• _Input records_:

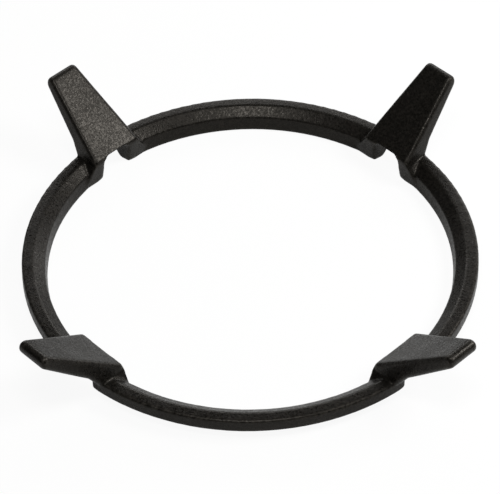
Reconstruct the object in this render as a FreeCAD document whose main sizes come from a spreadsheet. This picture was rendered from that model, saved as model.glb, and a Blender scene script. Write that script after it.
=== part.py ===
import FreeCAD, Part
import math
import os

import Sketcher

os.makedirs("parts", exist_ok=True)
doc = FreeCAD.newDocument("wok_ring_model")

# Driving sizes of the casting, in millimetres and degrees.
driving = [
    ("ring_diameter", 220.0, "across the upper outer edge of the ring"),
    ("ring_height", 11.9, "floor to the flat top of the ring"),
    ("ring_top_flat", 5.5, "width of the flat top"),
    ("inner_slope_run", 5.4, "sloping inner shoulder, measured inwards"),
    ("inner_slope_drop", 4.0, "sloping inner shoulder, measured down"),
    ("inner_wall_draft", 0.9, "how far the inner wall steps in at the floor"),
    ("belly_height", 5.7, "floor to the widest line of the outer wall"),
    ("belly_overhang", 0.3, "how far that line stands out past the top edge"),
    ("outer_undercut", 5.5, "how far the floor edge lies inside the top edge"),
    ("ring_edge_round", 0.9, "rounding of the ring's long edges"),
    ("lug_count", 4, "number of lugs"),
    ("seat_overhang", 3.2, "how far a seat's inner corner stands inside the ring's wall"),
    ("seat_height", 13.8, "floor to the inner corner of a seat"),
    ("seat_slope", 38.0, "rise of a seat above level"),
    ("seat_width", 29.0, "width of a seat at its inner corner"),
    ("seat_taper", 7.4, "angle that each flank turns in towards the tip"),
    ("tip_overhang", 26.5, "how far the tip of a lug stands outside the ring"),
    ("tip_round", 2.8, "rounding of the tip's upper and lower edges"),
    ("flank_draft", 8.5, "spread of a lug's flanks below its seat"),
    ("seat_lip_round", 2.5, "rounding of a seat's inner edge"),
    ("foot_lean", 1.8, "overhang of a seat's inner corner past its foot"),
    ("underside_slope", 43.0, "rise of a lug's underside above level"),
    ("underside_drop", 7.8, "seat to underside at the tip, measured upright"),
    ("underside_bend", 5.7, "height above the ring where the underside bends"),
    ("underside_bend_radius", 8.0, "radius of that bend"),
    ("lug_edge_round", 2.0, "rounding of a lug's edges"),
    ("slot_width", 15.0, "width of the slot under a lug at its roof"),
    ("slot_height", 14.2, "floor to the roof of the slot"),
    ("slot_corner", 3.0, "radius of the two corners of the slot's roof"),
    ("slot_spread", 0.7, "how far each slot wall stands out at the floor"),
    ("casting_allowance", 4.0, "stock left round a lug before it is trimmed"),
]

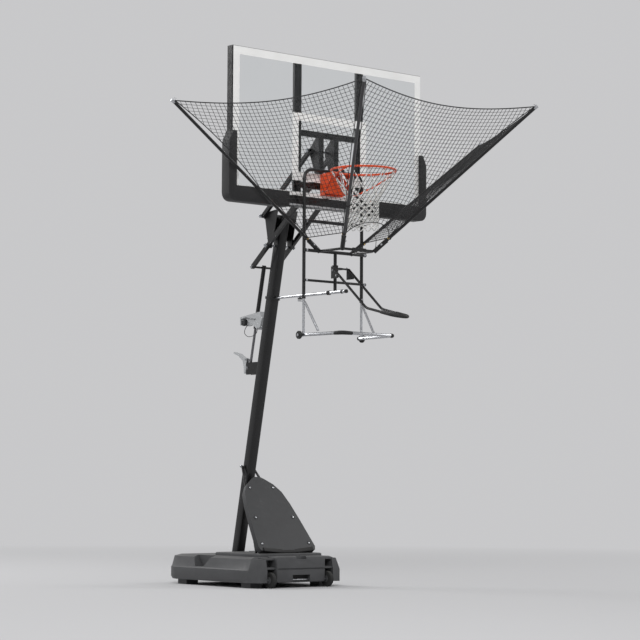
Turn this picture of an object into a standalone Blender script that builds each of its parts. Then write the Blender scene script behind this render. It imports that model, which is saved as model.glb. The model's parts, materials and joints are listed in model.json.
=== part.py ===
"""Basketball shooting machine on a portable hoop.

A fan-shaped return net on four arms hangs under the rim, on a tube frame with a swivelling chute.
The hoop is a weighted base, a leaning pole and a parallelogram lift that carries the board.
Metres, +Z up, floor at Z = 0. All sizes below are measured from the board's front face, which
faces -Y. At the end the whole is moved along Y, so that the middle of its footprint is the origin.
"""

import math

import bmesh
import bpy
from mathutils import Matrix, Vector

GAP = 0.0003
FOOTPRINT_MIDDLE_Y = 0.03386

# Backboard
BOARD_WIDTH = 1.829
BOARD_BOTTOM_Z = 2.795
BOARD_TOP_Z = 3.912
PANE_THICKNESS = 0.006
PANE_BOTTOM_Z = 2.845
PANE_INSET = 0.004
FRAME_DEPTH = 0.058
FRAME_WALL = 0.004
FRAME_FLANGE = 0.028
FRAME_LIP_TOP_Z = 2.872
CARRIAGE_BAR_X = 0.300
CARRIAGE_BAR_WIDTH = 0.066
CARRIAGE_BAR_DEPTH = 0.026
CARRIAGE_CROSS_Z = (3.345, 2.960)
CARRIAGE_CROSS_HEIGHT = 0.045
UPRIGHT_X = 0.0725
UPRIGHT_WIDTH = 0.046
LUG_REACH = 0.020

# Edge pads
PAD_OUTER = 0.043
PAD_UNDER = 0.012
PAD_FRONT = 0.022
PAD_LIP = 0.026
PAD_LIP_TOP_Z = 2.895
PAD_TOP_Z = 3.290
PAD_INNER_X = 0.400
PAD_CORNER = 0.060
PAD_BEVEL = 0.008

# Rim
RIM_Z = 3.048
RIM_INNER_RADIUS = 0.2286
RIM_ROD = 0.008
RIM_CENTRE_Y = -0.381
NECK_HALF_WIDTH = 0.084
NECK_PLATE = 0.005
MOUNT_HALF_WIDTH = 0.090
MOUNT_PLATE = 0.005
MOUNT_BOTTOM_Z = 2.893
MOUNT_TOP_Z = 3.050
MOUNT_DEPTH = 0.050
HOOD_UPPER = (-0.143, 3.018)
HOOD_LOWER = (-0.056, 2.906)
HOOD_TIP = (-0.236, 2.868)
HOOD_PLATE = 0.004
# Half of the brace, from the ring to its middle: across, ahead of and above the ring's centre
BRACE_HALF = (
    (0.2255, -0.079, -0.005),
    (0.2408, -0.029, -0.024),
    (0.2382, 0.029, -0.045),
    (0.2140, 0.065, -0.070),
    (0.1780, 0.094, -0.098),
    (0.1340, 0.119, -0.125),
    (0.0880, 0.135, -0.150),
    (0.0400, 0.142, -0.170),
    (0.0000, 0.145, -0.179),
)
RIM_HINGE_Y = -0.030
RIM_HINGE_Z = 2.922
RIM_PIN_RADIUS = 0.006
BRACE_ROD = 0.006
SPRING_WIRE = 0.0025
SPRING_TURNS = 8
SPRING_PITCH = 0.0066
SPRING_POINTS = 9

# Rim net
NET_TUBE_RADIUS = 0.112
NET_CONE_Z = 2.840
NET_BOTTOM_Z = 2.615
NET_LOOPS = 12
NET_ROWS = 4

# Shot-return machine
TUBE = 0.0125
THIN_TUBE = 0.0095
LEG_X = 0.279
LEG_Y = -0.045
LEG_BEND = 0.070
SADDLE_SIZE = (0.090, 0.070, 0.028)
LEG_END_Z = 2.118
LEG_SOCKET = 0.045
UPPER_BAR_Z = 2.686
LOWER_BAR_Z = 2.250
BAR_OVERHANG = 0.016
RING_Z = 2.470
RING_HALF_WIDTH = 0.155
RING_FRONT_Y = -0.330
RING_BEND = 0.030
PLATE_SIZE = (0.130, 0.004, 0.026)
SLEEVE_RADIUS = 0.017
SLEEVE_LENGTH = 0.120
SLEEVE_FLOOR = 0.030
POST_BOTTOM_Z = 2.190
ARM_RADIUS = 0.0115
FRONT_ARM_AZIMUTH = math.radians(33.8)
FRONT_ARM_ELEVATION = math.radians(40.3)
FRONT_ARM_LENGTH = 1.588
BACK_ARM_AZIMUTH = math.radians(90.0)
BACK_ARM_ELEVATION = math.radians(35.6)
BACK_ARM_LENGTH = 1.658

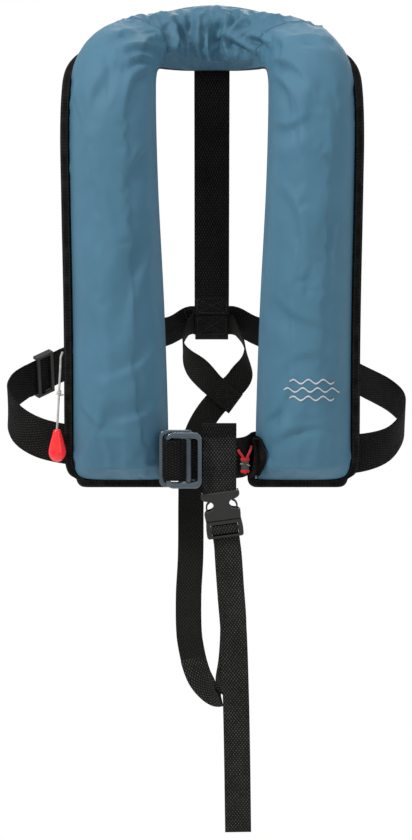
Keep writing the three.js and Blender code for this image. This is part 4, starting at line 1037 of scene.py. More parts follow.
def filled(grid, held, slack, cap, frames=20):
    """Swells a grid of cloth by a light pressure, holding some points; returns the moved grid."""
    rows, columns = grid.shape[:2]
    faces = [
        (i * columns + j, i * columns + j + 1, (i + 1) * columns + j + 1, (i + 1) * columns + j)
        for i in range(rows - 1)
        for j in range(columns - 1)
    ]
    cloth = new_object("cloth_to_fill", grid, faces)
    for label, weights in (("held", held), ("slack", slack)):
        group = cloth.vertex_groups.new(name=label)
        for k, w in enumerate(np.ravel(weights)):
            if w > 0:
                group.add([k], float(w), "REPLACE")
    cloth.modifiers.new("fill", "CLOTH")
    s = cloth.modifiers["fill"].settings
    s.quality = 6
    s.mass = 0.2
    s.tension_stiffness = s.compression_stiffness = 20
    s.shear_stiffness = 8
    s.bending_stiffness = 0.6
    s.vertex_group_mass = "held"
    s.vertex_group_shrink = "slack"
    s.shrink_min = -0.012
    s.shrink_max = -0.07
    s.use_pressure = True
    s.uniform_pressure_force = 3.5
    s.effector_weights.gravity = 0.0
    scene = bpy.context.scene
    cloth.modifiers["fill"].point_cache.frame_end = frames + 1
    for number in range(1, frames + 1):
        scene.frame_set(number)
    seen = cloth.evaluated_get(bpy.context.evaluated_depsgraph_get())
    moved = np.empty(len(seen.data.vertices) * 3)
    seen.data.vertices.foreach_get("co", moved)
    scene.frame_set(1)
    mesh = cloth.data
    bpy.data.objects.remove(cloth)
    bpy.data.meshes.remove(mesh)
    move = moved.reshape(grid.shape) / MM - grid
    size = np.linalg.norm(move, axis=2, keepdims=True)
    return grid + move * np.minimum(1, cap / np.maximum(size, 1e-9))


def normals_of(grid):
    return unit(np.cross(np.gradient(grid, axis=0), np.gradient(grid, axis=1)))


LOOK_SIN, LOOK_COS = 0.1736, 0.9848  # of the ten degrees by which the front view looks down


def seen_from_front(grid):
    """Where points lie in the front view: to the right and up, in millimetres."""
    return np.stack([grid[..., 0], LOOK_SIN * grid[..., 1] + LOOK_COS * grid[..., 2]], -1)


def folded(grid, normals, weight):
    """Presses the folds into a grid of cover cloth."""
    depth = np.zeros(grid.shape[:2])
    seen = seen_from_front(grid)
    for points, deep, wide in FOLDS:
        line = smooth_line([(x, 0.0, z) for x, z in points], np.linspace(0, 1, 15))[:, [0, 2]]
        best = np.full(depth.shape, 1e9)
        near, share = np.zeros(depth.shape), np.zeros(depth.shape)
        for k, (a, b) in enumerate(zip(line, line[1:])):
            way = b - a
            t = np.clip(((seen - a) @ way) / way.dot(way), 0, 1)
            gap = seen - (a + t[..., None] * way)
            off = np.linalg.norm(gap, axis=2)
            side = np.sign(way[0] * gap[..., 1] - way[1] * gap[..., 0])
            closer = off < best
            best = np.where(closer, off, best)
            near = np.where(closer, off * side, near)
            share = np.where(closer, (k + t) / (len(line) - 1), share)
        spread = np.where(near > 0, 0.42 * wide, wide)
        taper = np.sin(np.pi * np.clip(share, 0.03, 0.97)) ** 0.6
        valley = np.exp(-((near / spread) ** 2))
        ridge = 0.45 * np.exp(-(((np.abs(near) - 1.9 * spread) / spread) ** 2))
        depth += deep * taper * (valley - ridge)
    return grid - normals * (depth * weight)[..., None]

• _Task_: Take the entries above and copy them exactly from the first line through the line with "import Sketcher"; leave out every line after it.

• _Result of the task_:
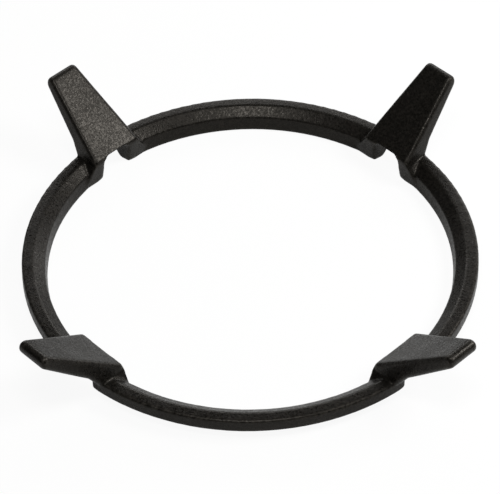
Reconstruct the object in this render as a FreeCAD document whose main sizes come from a spreadsheet. This picture was rendered from that model, saved as model.glb, and a Blender scene script. Write that script after it.
=== part.py ===
import FreeCAD, Part
import math
import os

import Sketcher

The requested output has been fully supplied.